Our gardens have been left reeling. So while I am seriously missing the heat, I am grateful that things have taken a bit of a turn.
But all is not lost. I have been continually amazed at what has done brilliantly well despite the weather — gluts of apples and gargantuan blackberries, giant acorns and beech nuts raining down in the woods.
There have been many multiples of bobbing heads of the beautiful Hydrangea Annabelle, typically a drooping mess of leaves and stems when deprived of water.
The autumn landscape and garden seem to have stood up remarkably well too, in spite of it all, and if you want to keep your garden looking lovely now that summer has departed, there are plenty of options to string out the seasons and keep the garden in flower later into the year.
Previously known as Michelmas Daisies, they are now named Symphyotrichum. There are hundreds of different varieties of aster, at least one for everyone.
They flower in the late summer and autumn, and for a long time too. Often with hundreds of daisy-heads per plant, asters come in the cooler colours of purple, lilac, blue, pink and white, and are perfect partners to team with the more subdued colours of autumn.
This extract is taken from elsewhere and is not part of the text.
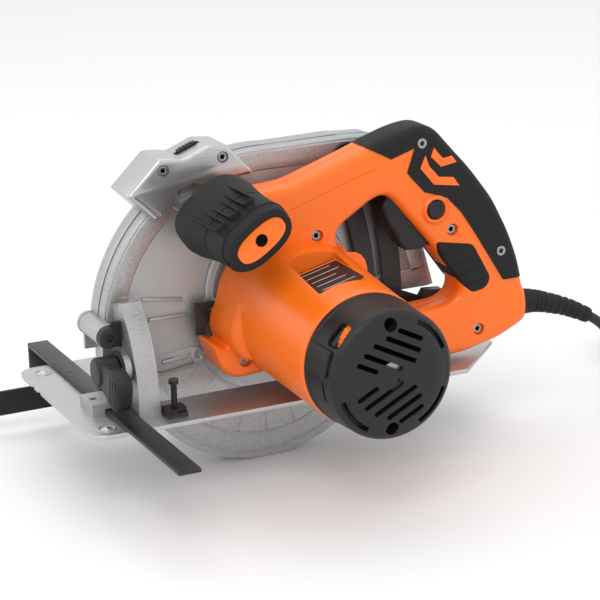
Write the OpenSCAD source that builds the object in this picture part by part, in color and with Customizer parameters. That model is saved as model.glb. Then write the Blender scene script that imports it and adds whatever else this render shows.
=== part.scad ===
// Hand-held circular saw. X runs from the front of the cut (-X) to the cord (+X), Y from the
// motor side (-Y) to the blade side (+Y), Z up. The origin is on the sole's underside, on the
// line of cut, straight below the blade's arbor.

/* [Blade and guards] */
// Diameter of the saw blade
blade_d = 190; // [184:1:192]
// Thickness of the blade's plate
blade_t = 1.8; // [1.2:0.1:2.4]
// Diameter of the blade's bore
bore_d = 20; // [16:1:22]
// Height of the arbor over the sole's underside, which sets the depth of cut
arbor_z = 44; // [40:1:54]
// Outer radius of the fixed upper guard
upper_r = 117; // [112:1:124]
// Outer radius of the swinging lower guard
lower_r = 102; // [100:1:105]
// Wall of both guards
guard_wall = 1.8; // [1.4:0.1:2.4]
// Depth of the upper guard on the motor side of the cut line
guard_near = 12; // [12:0.5:14]
// Depth of the upper guard on the far side of the cut line
guard_far = 10; // [9.5:0.5:13]

/* [Sole] */
// Distance from the arbor to the sole's front edge
sole_front = 148; // [140:1:160]
// Distance from the arbor to the sole's rear edge
sole_rear = 168; // [160:1:190]
// Distance from the cut line to the edge on the motor side
sole_near = 72; // [66:1:90]
// Distance from the cut line to the edge on the far side
sole_far = 81; // [60:1:100]
// Thickness of the sole
sole_t = 3; // [2:0.5:4]
// Length of the cut-off corner behind the motor
sole_chamfer = 44; // [20:1:50]
// Height of the bevel axis over the sole's underside
bevel_z = 12; // [11:0.5:14]
// Distance from the bevel axis to the clamping bolt
bevel_r = 45; // [42:0.5:48]

/* [Motor] */
// Radius of the motor housing where it meets the end cap
motor_r = 44; // [42:0.5:48]
// Length of the motor housing from its flange to the end cap
motor_len = 113; // [100:1:125]
// Length of the end cap
cap_len = 40; // [36:1:48]
// Wall of the housing and the cap
shell = 2.6; // [2:0.1:3.2]
// Module of the reduction gears
gear_m = 0.725; // [0.7:0.005:0.75]
// Teeth of the motor pinion
pinion_teeth = 9; // [9:1:9]
// Teeth of the drive gear
drive_teeth = 36; // [36:1:36]

/* [Handles] */
// Face of the main handle towards the motor side
handle_near = 56; // [54:1:62]
// Thickness of the main handle
handle_w = 28; // [24:1:30]
// Length of the front grip
grip_len = 80; // [60:1:84]
// Diameter of the trigger's pivot pin
trigger_pin_d = 4; // [3:0.5:5]

/* [Depth and parallel guide] */
// Radius of the arc that guides the depth setting
depth_arc_r = 203; // [200:1:208]
// Diameter of the depth clamping bolt
depth_bolt_d = 5.4; // [5:0.2:6]
// Width of the parallel guide's bar
bar_w = 15; // [12:0.5:15.5]
// Thickness of the parallel guide's bar
bar_t = 3; // [2:0.5:3.5]

/* [Cord] */
// Diameter of the power cord
cord_d = 7; // [6:0.5:8]
// Turns that lie in the coil
coil_turns = 7.5; // [4:0.5:9]

/* [Hidden] */

$fn = 48;
// Play of a running fit, on the radius
run = 0.05;
// Play between pieces that only lie near each other
gap = 0.3;

orange = [0.95, 0.42, 0.08];
black = [0.13, 0.13, 0.14];
cast = [0.74, 0.75, 0.76];
steel = [0.6, 0.61, 0.63];

journal_r = 18.4;
bore_r = bore_d / 2;
blade_r = blade_d / 2;

// Gears and the two shafts
centre_distance = gear_m * (pinion_teeth + drive_teeth) / 2;
motor_angle = 10;
motor_x = centre_distance * cos(motor_angle);
motor_z = arbor_z + centre_distance * sin(motor_angle);
gear_y = -31;
gear_t = 8;
spindle_r = 7.5;
shaft_r = 4;

// Stations along Y, from the guard's face to the end of the cap
boss_y = -16;
flange_y = -22;
seam_y = flange_y - motor_len;
cap_y = seam_y - cap_len;
flange_r = 48;
flange_x = 8;
flange_z = 60;
boss_x = 10;
boss_z = 64;
boss_r = 54;
clear_sole = 2;
fan_y = -60;
core_y = -70;
core_len = 36;
core_r = 22;
commutator_y = -114;
commutator_r = 12;
bearing_out = 11;
near_bearing_y = -54;
seat = 0.06;
cap_bearing_y = cap_y + 4;

// Depth pivot, barrel and arc
pivot_x = -118.5;
pivot_z = 53.5;
barrel_r = 7.7;
barrel_near = -24;
barrel_far = 6;
pivot_pin_r = 3;
arc_y = -18.6;
arc_t = 2.4;
arc_w = 17;
bolt_r = depth_bolt_d / 2;
lever_angle = -1.7;
lever_x = pivot_x + depth_arc_r * cos(lever_angle);
lever_z = pivot_z + depth_arc_r * sin(lever_angle);

// Bevel parts, from the front to the back
tilt_x = -115;
tilt_t = 5;
quad_x = -109;
quad_w = 14.5;
web_t = 4.5;
rim_y = 25;
rim_z = 14.5;
rim_r = 79;
bolt_angle = 150;
bolt_y = bevel_r * cos(bolt_angle);
bolt_z = bevel_z + bevel_r * sin(bolt_angle);
bevel_bolt_r = 3;
bevel_pin_r = 3;
rear_x = 112;
rear_t = 4;

// Parallel guide
bar_x = -125;
bar_z = sole_t + 0.2;
bar_near = -160;
bar_far = 125;

// Handle
far_y = handle_w - handle_near;
mid_y = (far_y - handle_near) / 2;
grip_y = -37;
grip_x = -46;
grip_z = 130;
grip_tilt = 35;
trigger_x = 78;
trigger_z = 124;
button_x = 109;
button_z = 114;
button_r = 6.4;
dial_x = 2;
dial_z = 66;
dial_y = -149;
dial_r = 17;

// Cord: the boot leaves the handle, and the cord then falls to the surface below the guard
floor_z = arbor_z - lower_r;
boot = [[181, -42, 34], [200, -42, 31], [220, -42, 24], [238, -42, 15]];
route = [[238, -42, 15], [247, -41, 9], [257, -38, 0], [267, -34, -11], [276, -30, -23],
         [285, -25, -34], [294, -19, -43], [303, -13, -49], [312, -6.5, -53], [319, -0.6, -54.3],
         [325.8, 5.8, -54.5]];
coil_x = 366;
coil_y = 34;
coil_r = 38.5;
coil_layers = 3;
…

Remarkable plants, they sit unseen for most of the year and then appear with a flourish, just when you thought the garden was done. They will tolerate a sunny or semi-shady spot and are not too fussy about soil — they will even do well on chalk.
Although it’s hard to pick, my favourite aster is “Little Carlow” — billowing clouds of many tiny mid-purple daisies sit at just a metre tall, perfect in the middle or back of a border.
Fear not, this is not the Japanese type! Persicarias are a glorious plant.
Abundant and floriferous, I have rarely encountered one that hasn’t done well. Although mine suffered a little during the long dry summer, they have come back and put on a stunning show for the past few months.
They have large leaves and delicate, colourful flower spikes. A mid or front of border plant, they like a sunny or semi-sunny spot that is moist but well-drained.
For an ethereal display of dusky pink flowers, try Persicaria amplexicaulis Rosea.
You may think this a strange suggestion, but of late I have found traditional English roses to be exceptionally long-flowering.
When I cut my shrub roses back at the beginning of this year they were still flowering and I had to cut off the buds in the process of the annual hard prune.
There is an English rose for almost any site or situation, so you will never be hard pushed to find one for your garden.
And a perennial garden would not be complete without grasses. Calamagrostis, Deschampsia, Molinia, Hakonechloa, Pennisetum, Stipa and many more besides, are world-class performers in the autumn borders and can often go on until the big spring cut-back if allowed.